# [Solved] Only 2GB of 4GB Ram showing in W8?



## Delta6326 (Jun 19, 2013)

As the title shows I have only 2GB of ram showing in W8! I don't know how long this has been going for. CPU-z shows 4GB, but not windows. I ran P95 it maxs the 2GB and then computer freezes up.

some places it shows 4GB, but I can only use 2GB do I have a stick going bad?
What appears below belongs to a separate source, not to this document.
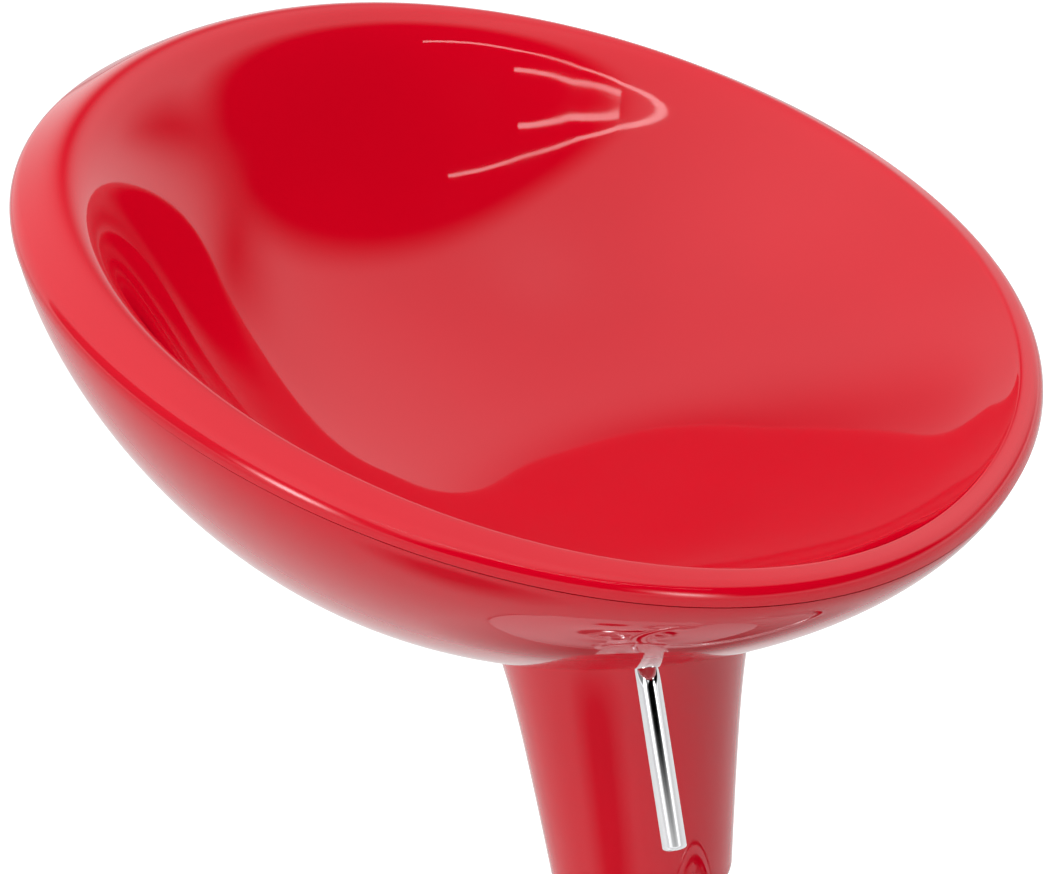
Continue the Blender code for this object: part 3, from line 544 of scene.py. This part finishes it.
# ---- lift and column ---------------------------------------------------------------------------------------
def gas_lift(look):
    """The plated cylinder that shows below the stem when the seat is up."""
    outline = rounded([
        (CYLINDER_BORE, CYLINDER_FOOT, 0), (CYLINDER_RADIUS, CYLINDER_FOOT, 0.8 * MM),
        (CYLINDER_RADIUS, CYLINDER_TAPER_FOOT, 0), (CYLINDER_TIP_RADIUS, CYLINDER_TOP, 0.5 * MM),
        (CYLINDER_BORE, CYLINDER_TOP, 0),
    ])
    piece("gas_tube", turned(outline), "seat", "chrome", look, "gas_cylinder")


def column(metal, plastic):
    """Fixed outer tube with an eased rim, and the guide bush in its top."""
    bore = TUBE_RADIUS - TUBE_WALL
    tube = rounded([
        (bore, TUBE_FOOT, 0), (TUBE_RADIUS, TUBE_FOOT, 0.6 * MM), (TUBE_RADIUS, TUBE_TOP, 0.9 * MM),
        (bore, TUBE_TOP, 0.6 * MM),
    ])
    piece("column", turned(tube), "base", "chrome", metal, "column_tube")
    slide = CYLINDER_RADIUS + 0.35 * MM
    bush = rounded([
        (slide, BUSH_FOOT, 1 * MM), (bore - GAP, BUSH_FOOT, 1 * MM), (bore - GAP, TUBE_TOP + GAP, 0),
        (TUBE_RADIUS, TUBE_TOP + GAP, 0.3 * MM), (TUBE_RADIUS, BUSH_TOP, 1.4 * MM),
        (slide, BUSH_TOP, 0.8 * MM),
    ], 6)
    piece("bush", turned(bush), "base", "black_plastic", plastic, "guide_bush")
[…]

Or just need to change some settings?


----------



## techtard (Jun 19, 2013)

Run msconfig, then go to boot>advanced options, tick maximum memory and enter 4096.
I had to set this manually when I added some new ram, it didn't autodetect for some reason.

EDIT Just saw this was for Win8. I'm still using 7 so I don't know if this will still work.


----------



## Delta6326 (Jun 19, 2013)

Thank you, I should have checked that, but i though I already had done that... it was clicked for Max RAM, but only had 2048 in the box.


----------



## techtard (Jun 19, 2013)

*flies away*


----------



## sttubs (Jun 19, 2013)

Delta6326 said:


> Thank you, I should have checked that, but i though I already had done that... it was clicked for Max RAM, but only had 2048 in the box.



Was it this action that solved your problem (just for future knowledge)?


----------



## Delta6326 (Jun 19, 2013)

Yes, I had to change it to 4096 now I have 3GB usable 1GB is system reserved.


----------



## newtekie1 (Jun 19, 2013)

Just uncheck the box completely so if you add RAM in the future you won't be scratching your head as to why it isn't being recognized.


----------